[Scripts that build objects]

>>>>

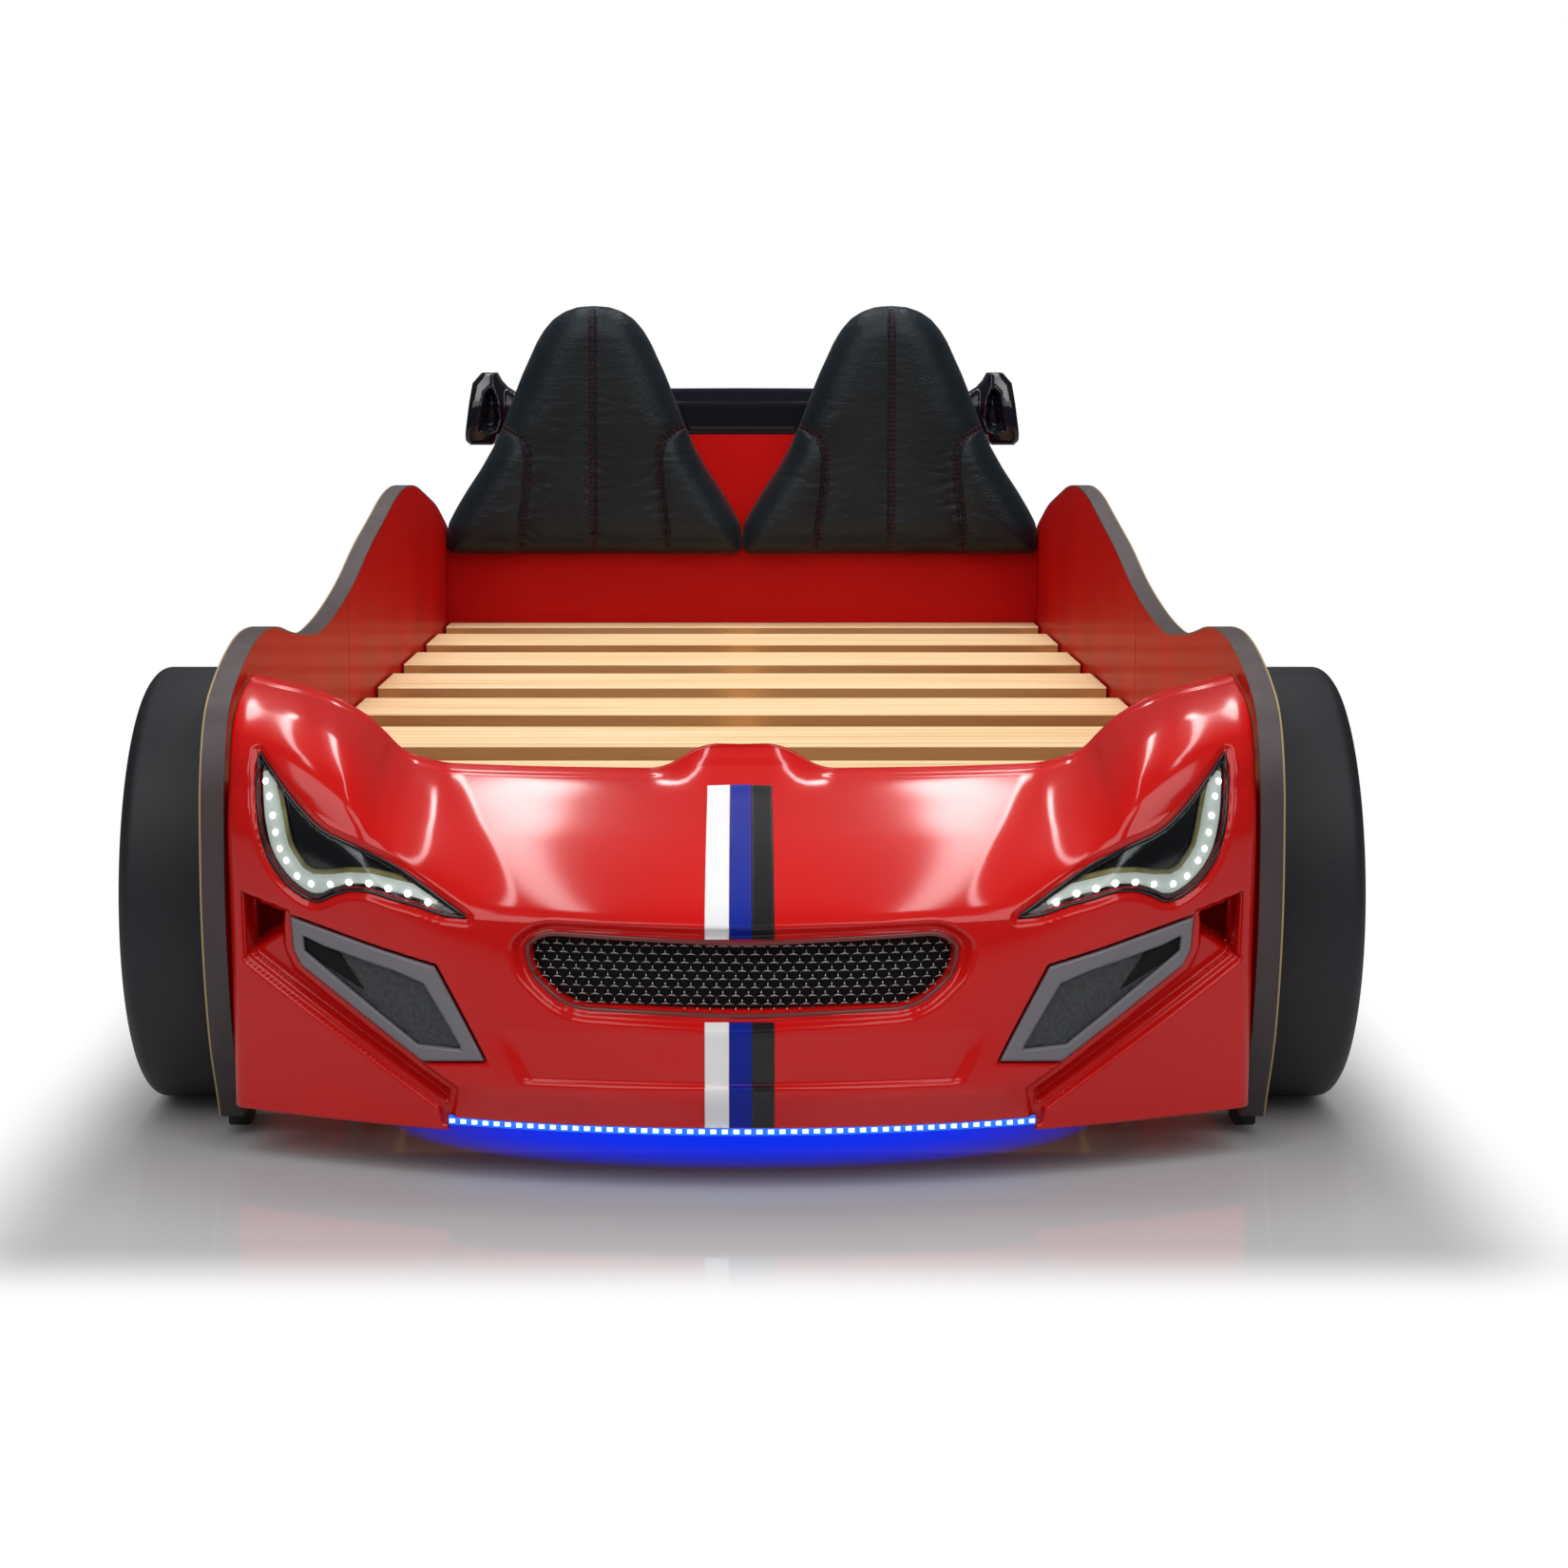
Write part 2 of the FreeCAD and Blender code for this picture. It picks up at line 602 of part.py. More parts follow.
def grille():
    """A honeycomb panel lapped behind the bumper's opening."""
    near = GRILLE_DEPTH + PAN_T
    wire = polygon(GRILLE_INNER, at_front)
    panel = behind_plane(near).common(prism(grown(wire, GRILLE_MARGIN))).cut(behind_plane(near + GRILLE_T))
    radius = (HEX_PITCH - HEX_BAR) / math.sqrt(3)
    window = Part.Face(wire)
    holes = []
    for row in range(-HEX_ROWS, HEX_ROWS + 1):
        z = GRILLE_Z + row * HEX_PITCH * math.sqrt(3) / 2
        for column in range(-HEX_COLUMNS, HEX_COLUMNS + 1):
            x = (column + .5 * (row % 2)) * HEX_PITCH
            corners = ((-radius, 0), (radius, 0), (0, -radius), (0, radius))
            if all(window.isInside(at_front(x + dx, z + dz), .1, True) for dx, dz in corners):
                holes.append(hexagon(x, z, radius))
    return panel.cut(holes)


def headlight():
    """Housing, light band, light chips and clear cover of one headlight, for +X."""
    inside = prism(polygon([p for arc in LAMP_ARCS for p in arc[:2]], at_front))
    h = CHIP_HALF
    chips = [box(x - h, x + h, NOSE_Y, NOSE_Y + 200, z - h, z + h) for x, z in LED_LINE]
    return {"headlight_housings": layer(inside, HOUSING_DEPTHS),
            "headlight_bands": layer(inside, BAND_DEPTHS).common(prism(polygon(LED_BAND, at_front))),
            "headlight_leds": layer(Part.makeCompound(chips), CHIP_DEPTHS),
            "headlight_lenses": layer(prism(lamp_wire()), LENS_DEPTHS)}


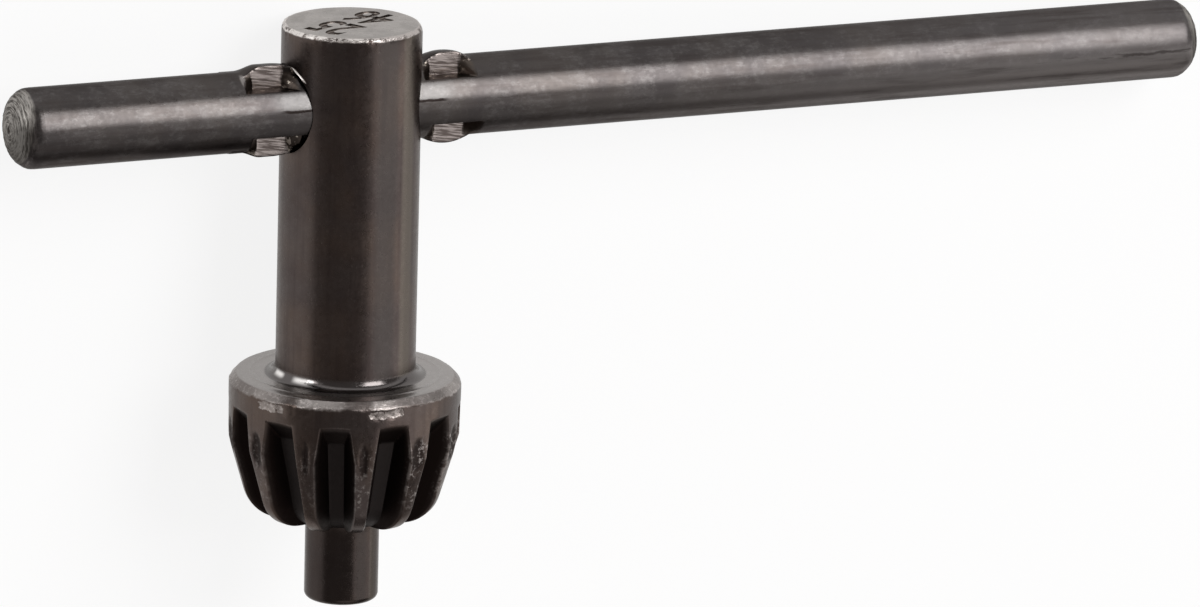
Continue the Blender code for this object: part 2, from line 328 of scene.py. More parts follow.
# %% Move the vertices
DENT_LEVEL = -28.9
DENT_HALF_HEIGHT = 1.75
DENT_DEPTH = 0.24
pilot_foot = PILOT_RADIUS + PILOT_FILLET
whole, lowest = outline[last_tooth_row]
tooth_edge = [whole - push(angle, whole, lowest)[1] for angle in plans[last_tooth_row]]
pushed = {}
for vertex in body.verts:
    row = vertex[row_of]
    radius, height = outline[row]
    turn = atan2(vertex.co.y, vertex.co.x)
    place = turn / HALF_PITCH * HALF_COLUMNS
    pitch = round(place / (2 * HALF_COLUMNS))
    column = round(place - pitch * 2 * HALF_COLUMNS)
    angle = turn + TEETH_TURN
    if row in plans:
        side = 1 if column >= 0 else -1
        key = (row, abs(column))
        from_middle = plans[row][abs(column)]
        angle = pitch * 2 * HALF_PITCH + TEETH_TURN + side * from_middle
        if key not in pushed:
            if row > last_tooth_row:
                cut_back = whole - tooth_edge[abs(column)]
                pushed[key] = (0.0, (radius - pilot_foot) * cut_back / (whole - pilot_foot))
            else:
                pushed[key] = push(from_middle, radius, height)
        way, moved = pushed[key]
        dent = 0.0
        if -31.4 < height < -27.0:
            from_level = height - DENT_LEVEL + 0.4 * sin(3.1 * pitch)
            from_crest = (HALF_PITCH - from_middle) * radius
            reach = 0.62 + 0.3 * sin(5.0 * pitch + 2.0 * side)
            dent = max(1 - (from_level / DENT_HALF_HEIGHT) ** 2 - (from_crest / reach) ** 2, 0.0)
            vertex[dent_layer] = min(dent * 2.5, 1.0)
        floor_angle, floor_radius = foot_angle(height)
        near_floor = from_middle < floor_angle + 0.004 and radius - moved < floor_radius + 0.06
        vertex[gash_layer] = min(max(way, 0.0) / 0.35, 1.0)
        vertex[strip_layer] = 1.0 if way > 0.3 and near_floor else 0.0
        vertex[brink_layer] = max(1 - abs(way) / 0.2, 0.0)
        radius -= moved + DENT_DEPTH * dent
    vertex.co = Vector((radius * cos(angle), radius * sin(angle), height))
print("body vertices:", len(body.verts))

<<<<

§ YOUR OBJECTIVE:
Write out every record shown above, word for word.

§ EXERCISE ANSWER:
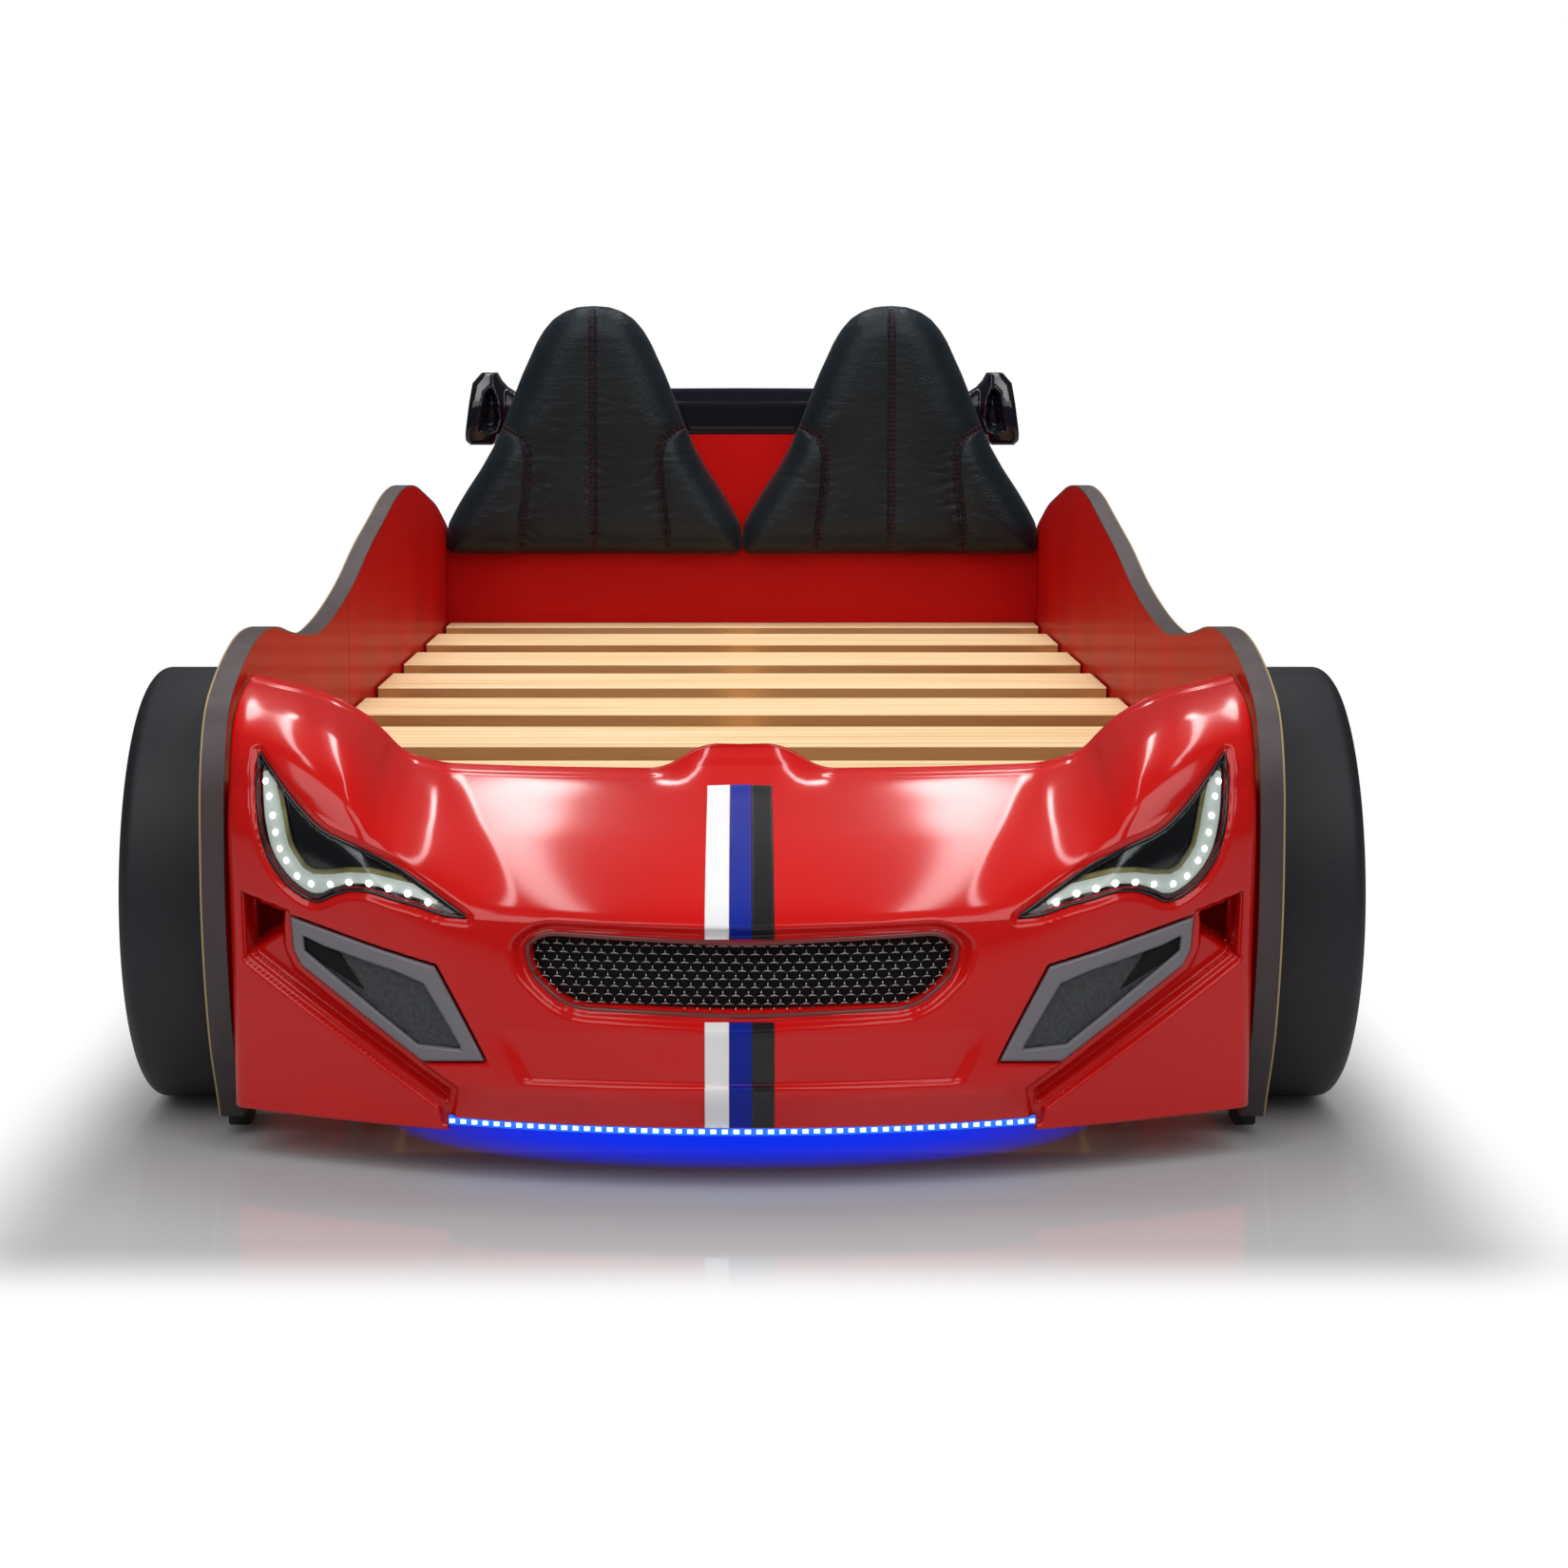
Write part 2 of the FreeCAD and Blender code for this picture. It picks up at line 602 of part.py. More parts follow.
def grille():
    """A honeycomb panel lapped behind the bumper's opening."""
    near = GRILLE_DEPTH + PAN_T
    wire = polygon(GRILLE_INNER, at_front)
    panel = behind_plane(near).common(prism(grown(wire, GRILLE_MARGIN))).cut(behind_plane(near + GRILLE_T))
    radius = (HEX_PITCH - HEX_BAR) / math.sqrt(3)
    window = Part.Face(wire)
    holes = []
    for row in range(-HEX_ROWS, HEX_ROWS + 1):
        z = GRILLE_Z + row * HEX_PITCH * math.sqrt(3) / 2
        for column in range(-HEX_COLUMNS, HEX_COLUMNS + 1):
            x = (column + .5 * (row % 2)) * HEX_PITCH
            corners = ((-radius, 0), (radius, 0), (0, -radius), (0, radius))
            if all(window.isInside(at_front(x + dx, z + dz), .1, True) for dx, dz in corners):
                holes.append(hexagon(x, z, radius))
    return panel.cut(holes)


def headlight():
    """Housing, light band, light chips and clear cover of one headlight, for +X."""
    inside = prism(polygon([p for arc in LAMP_ARCS for p in arc[:2]], at_front))
    h = CHIP_HALF
    chips = [box(x - h, x + h, NOSE_Y, NOSE_Y + 200, z - h, z + h) for x, z in LED_LINE]
    return {"headlight_housings": layer(inside, HOUSING_DEPTHS),
            "headlight_bands": layer(inside, BAND_DEPTHS).common(prism(polygon(LED_BAND, at_front))),
            "headlight_leds": layer(Part.makeCompound(chips), CHIP_DEPTHS),
            "headlight_lenses": layer(prism(lamp_wire()), LENS_DEPTHS)}


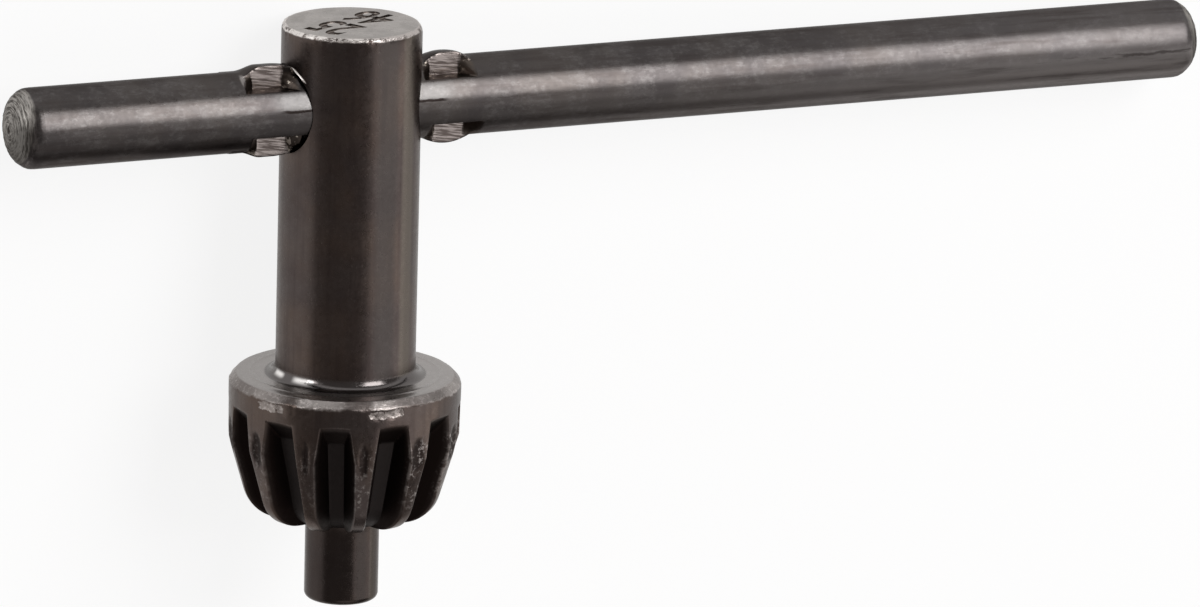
Continue the Blender code for this object: part 2, from line 328 of scene.py. More parts follow.
# %% Move the vertices
DENT_LEVEL = -28.9
DENT_HALF_HEIGHT = 1.75
DENT_DEPTH = 0.24
pilot_foot = PILOT_RADIUS + PILOT_FILLET
whole, lowest = outline[last_tooth_row]
tooth_edge = [whole - push(angle, whole, lowest)[1] for angle in plans[last_tooth_row]]
pushed = {}
for vertex in body.verts:
    row = vertex[row_of]
    radius, height = outline[row]
    turn = atan2(vertex.co.y, vertex.co.x)
    place = turn / HALF_PITCH * HALF_COLUMNS
    pitch = round(place / (2 * HALF_COLUMNS))
    column = round(place - pitch * 2 * HALF_COLUMNS)
    angle = turn + TEETH_TURN
    if row in plans:
        side = 1 if column >= 0 else -1
        key = (row, abs(column))
        from_middle = plans[row][abs(column)]
        angle = pitch * 2 * HALF_PITCH + TEETH_TURN + side * from_middle
        if key not in pushed:
            if row > last_tooth_row:
                cut_back = whole - tooth_edge[abs(column)]
                pushed[key] = (0.0, (radius - pilot_foot) * cut_back / (whole - pilot_foot))
            else:
                pushed[key] = push(from_middle, radius, height)
        way, moved = pushed[key]
        dent = 0.0
        if -31.4 < height < -27.0:
            from_level = height - DENT_LEVEL + 0.4 * sin(3.1 * pitch)
            from_crest = (HALF_PITCH - from_middle) * radius
            reach = 0.62 + 0.3 * sin(5.0 * pitch + 2.0 * side)
            dent = max(1 - (from_level / DENT_HALF_HEIGHT) ** 2 - (from_crest / reach) ** 2, 0.0)
            vertex[dent_layer] = min(dent * 2.5, 1.0)
        floor_angle, floor_radius = foot_angle(height)
        near_floor = from_middle < floor_angle + 0.004 and radius - moved < floor_radius + 0.06
        vertex[gash_layer] = min(max(way, 0.0) / 0.35, 1.0)
        vertex[strip_layer] = 1.0 if way > 0.3 and near_floor else 0.0
        vertex[brink_layer] = max(1 - abs(way) / 0.2, 0.0)
        radius -= moved + DENT_DEPTH * dent
    vertex.co = Vector((radius * cos(angle), radius * sin(angle), height))
print("body vertices:", len(body.verts))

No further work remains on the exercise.